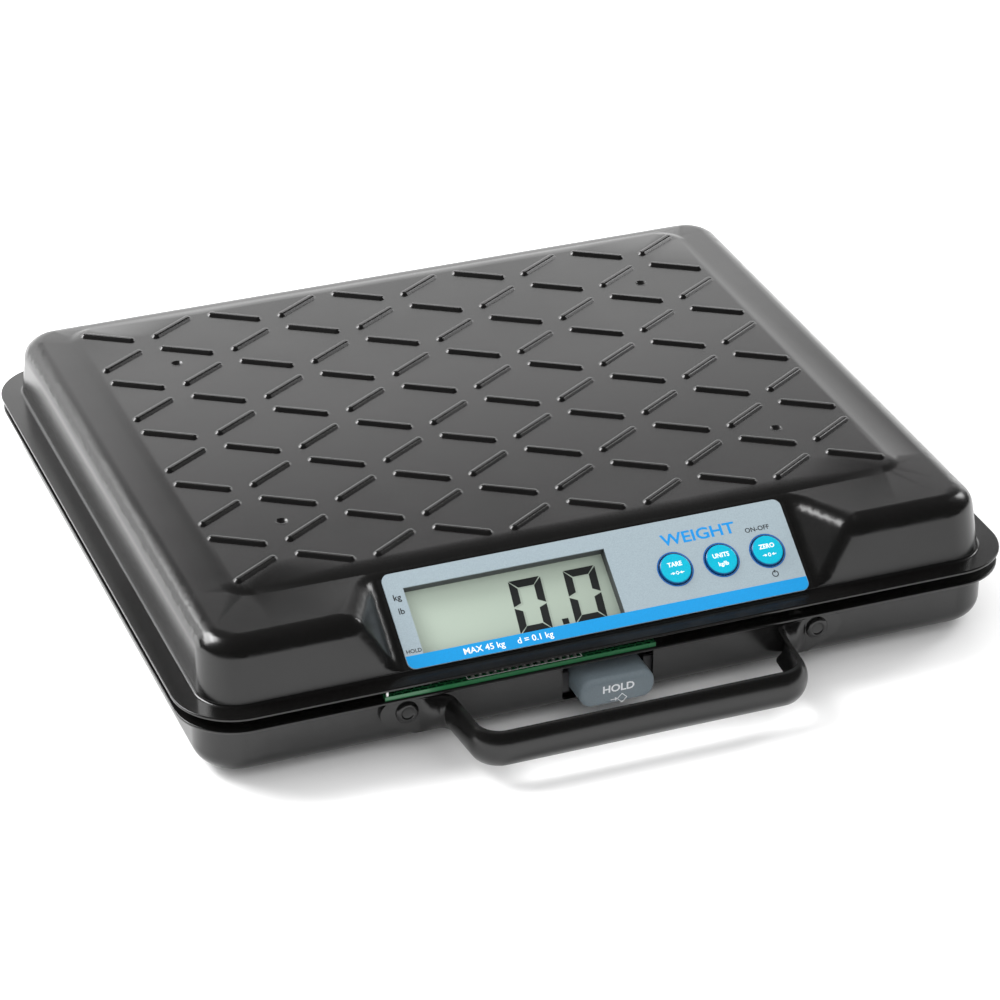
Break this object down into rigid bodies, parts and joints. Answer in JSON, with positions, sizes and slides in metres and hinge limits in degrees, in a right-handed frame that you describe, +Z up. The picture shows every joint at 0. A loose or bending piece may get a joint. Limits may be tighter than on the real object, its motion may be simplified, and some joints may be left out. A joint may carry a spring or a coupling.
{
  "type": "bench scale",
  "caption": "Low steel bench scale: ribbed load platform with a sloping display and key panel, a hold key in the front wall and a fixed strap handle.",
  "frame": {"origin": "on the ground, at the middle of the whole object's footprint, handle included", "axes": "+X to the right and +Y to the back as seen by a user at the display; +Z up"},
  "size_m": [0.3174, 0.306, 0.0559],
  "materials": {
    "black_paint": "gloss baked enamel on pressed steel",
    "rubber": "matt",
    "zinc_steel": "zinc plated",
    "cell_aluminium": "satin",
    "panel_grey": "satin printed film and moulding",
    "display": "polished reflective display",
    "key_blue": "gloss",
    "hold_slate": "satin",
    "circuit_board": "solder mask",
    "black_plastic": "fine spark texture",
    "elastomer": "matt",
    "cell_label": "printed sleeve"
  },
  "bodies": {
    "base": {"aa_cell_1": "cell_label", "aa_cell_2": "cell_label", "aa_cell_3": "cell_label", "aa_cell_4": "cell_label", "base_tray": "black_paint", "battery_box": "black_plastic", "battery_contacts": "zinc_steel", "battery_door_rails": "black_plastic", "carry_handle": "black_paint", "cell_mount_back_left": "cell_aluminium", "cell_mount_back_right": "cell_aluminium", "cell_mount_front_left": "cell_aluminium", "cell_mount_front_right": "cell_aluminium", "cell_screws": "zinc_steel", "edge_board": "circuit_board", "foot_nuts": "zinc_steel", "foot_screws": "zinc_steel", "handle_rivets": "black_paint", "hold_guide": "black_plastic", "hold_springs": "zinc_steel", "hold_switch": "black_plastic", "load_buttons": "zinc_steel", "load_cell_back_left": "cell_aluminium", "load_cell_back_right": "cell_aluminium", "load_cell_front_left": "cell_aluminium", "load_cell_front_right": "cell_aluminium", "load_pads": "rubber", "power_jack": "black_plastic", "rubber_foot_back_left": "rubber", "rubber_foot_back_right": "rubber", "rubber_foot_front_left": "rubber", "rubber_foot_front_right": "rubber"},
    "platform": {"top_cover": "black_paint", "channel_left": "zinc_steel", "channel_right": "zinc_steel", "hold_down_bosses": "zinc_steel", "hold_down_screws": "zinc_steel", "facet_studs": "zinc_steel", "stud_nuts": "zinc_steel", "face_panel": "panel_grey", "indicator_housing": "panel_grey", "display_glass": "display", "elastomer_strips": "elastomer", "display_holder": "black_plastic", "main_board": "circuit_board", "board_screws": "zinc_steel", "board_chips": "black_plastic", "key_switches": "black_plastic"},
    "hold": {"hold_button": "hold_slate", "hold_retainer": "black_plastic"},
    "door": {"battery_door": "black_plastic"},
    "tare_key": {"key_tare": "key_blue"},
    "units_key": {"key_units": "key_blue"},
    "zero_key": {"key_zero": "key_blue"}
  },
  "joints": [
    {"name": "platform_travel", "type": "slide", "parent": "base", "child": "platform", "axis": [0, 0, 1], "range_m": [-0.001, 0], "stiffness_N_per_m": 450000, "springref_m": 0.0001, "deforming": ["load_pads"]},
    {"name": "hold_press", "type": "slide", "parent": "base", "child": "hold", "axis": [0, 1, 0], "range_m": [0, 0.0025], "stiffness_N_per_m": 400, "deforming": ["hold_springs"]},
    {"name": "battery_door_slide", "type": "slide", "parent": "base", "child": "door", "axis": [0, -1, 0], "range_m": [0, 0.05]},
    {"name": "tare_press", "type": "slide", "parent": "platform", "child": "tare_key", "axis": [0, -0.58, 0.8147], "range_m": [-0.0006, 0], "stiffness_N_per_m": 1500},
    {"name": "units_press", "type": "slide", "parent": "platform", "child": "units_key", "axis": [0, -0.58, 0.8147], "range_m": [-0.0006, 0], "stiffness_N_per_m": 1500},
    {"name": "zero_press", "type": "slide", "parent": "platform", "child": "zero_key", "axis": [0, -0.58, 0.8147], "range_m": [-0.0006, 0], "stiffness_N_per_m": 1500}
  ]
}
========
__WHAT NEEDS TO BE DONE__. Repeat the material in full, exactly as it stands.

__WRITTEN RESPONSE__.
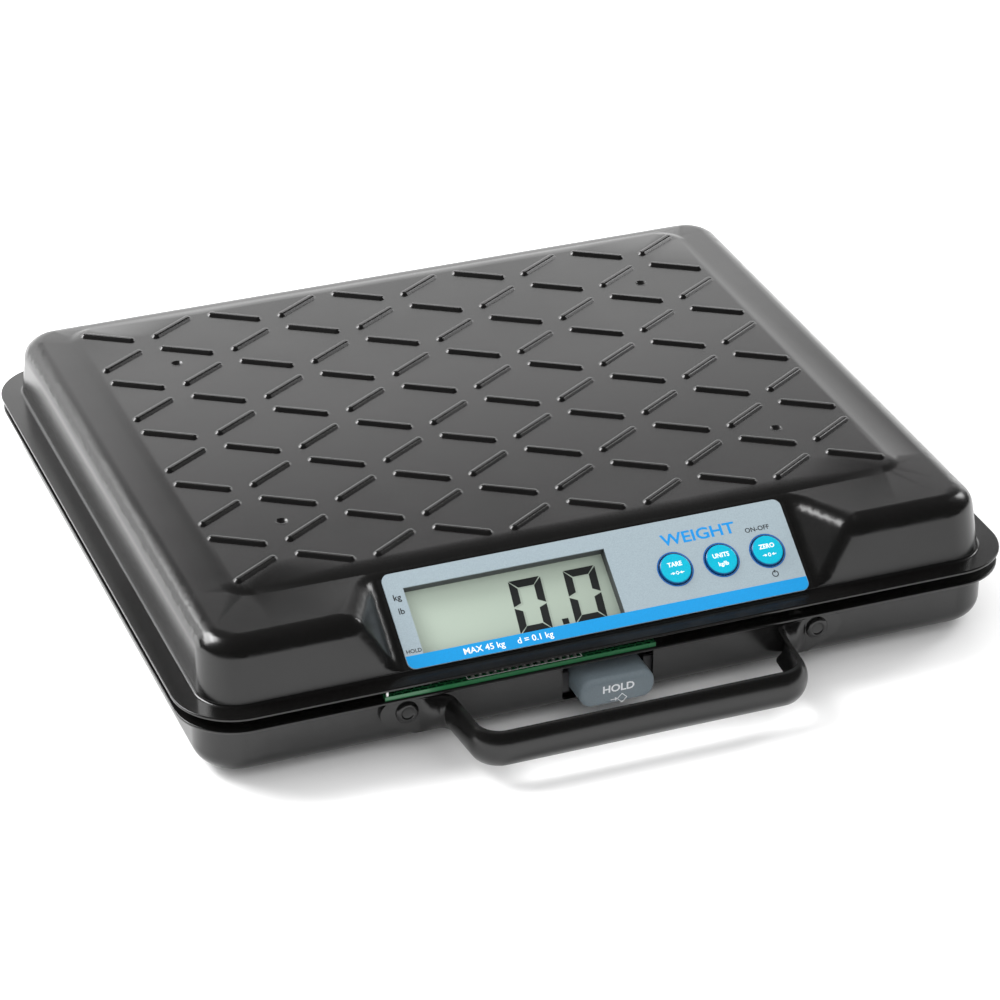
Break this object down into rigid bodies, parts and joints. Answer in JSON, with positions, sizes and slides in metres and hinge limits in degrees, in a right-handed frame that you describe, +Z up. The picture shows every joint at 0. A loose or bending piece may get a joint. Limits may be tighter than on the real object, its motion may be simplified, and some joints may be left out. A joint may carry a spring or a coupling.
{
  "type": "bench scale",
  "caption": "Low steel bench scale: ribbed load platform with a sloping display and key panel, a hold key in the front wall and a fixed strap handle.",
  "frame": {"origin": "on the ground, at the middle of the whole object's footprint, handle included", "axes": "+X to the right and +Y to the back as seen by a user at the display; +Z up"},
  "size_m": [0.3174, 0.306, 0.0559],
  "materials": {
    "black_paint": "gloss baked enamel on pressed steel",
    "rubber": "matt",
    "zinc_steel": "zinc plated",
    "cell_aluminium": "satin",
    "panel_grey": "satin printed film and moulding",
    "display": "polished reflective display",
    "key_blue": "gloss",
    "hold_slate": "satin",
    "circuit_board": "solder mask",
    "black_plastic": "fine spark texture",
    "elastomer": "matt",
    "cell_label": "printed sleeve"
  },
  "bodies": {
    "base": {"aa_cell_1": "cell_label", "aa_cell_2": "cell_label", "aa_cell_3": "cell_label", "aa_cell_4": "cell_label", "base_tray": "black_paint", "battery_box": "black_plastic", "battery_contacts": "zinc_steel", "battery_door_rails": "black_plastic", "carry_handle": "black_paint", "cell_mount_back_left": "cell_aluminium", "cell_mount_back_right": "cell_aluminium", "cell_mount_front_left": "cell_aluminium", "cell_mount_front_right": "cell_aluminium", "cell_screws": "zinc_steel", "edge_board": "circuit_board", "foot_nuts": "zinc_steel", "foot_screws": "zinc_steel", "handle_rivets": "black_paint", "hold_guide": "black_plastic", "hold_springs": "zinc_steel", "hold_switch": "black_plastic", "load_buttons": "zinc_steel", "load_cell_back_left": "cell_aluminium", "load_cell_back_right": "cell_aluminium", "load_cell_front_left": "cell_aluminium", "load_cell_front_right": "cell_aluminium", "load_pads": "rubber", "power_jack": "black_plastic", "rubber_foot_back_left": "rubber", "rubber_foot_back_right": "rubber", "rubber_foot_front_left": "rubber", "rubber_foot_front_right": "rubber"},
    "platform": {"top_cover": "black_paint", "channel_left": "zinc_steel", "channel_right": "zinc_steel", "hold_down_bosses": "zinc_steel", "hold_down_screws": "zinc_steel", "facet_studs": "zinc_steel", "stud_nuts": "zinc_steel", "face_panel": "panel_grey", "indicator_housing": "panel_grey", "display_glass": "display", "elastomer_strips": "elastomer", "display_holder": "black_plastic", "main_board": "circuit_board", "board_screws": "zinc_steel", "board_chips": "black_plastic", "key_switches": "black_plastic"},
    "hold": {"hold_button": "hold_slate", "hold_retainer": "black_plastic"},
    "door": {"battery_door": "black_plastic"},
    "tare_key": {"key_tare": "key_blue"},
    "units_key": {"key_units": "key_blue"},
    "zero_key": {"key_zero": "key_blue"}
  },
  "joints": [
    {"name": "platform_travel", "type": "slide", "parent": "base", "child": "platform", "axis": [0, 0, 1], "range_m": [-0.001, 0], "stiffness_N_per_m": 450000, "springref_m": 0.0001, "deforming": ["load_pads"]},
    {"name": "hold_press", "type": "slide", "parent": "base", "child": "hold", "axis": [0, 1, 0], "range_m": [0, 0.0025], "stiffness_N_per_m": 400, "deforming": ["hold_springs"]},
    {"name": "battery_door_slide", "type": "slide", "parent": "base", "child": "door", "axis": [0, -1, 0], "range_m": [0, 0.05]},
    {"name": "tare_press", "type": "slide", "parent": "platform", "child": "tare_key", "axis": [0, -0.58, 0.8147], "range_m": [-0.0006, 0], "stiffness_N_per_m": 1500},
    {"name": "units_press", "type": "slide", "parent": "platform", "child": "units_key", "axis": [0, -0.58, 0.8147], "range_m": [-0.0006, 0], "stiffness_N_per_m": 1500},
    {"name": "zero_press", "type": "slide", "parent": "platform", "child": "zero_key", "axis": [0, -0.58, 0.8147], "range_m": [-0.0006, 0], "stiffness_N_per_m": 1500}
  ]
}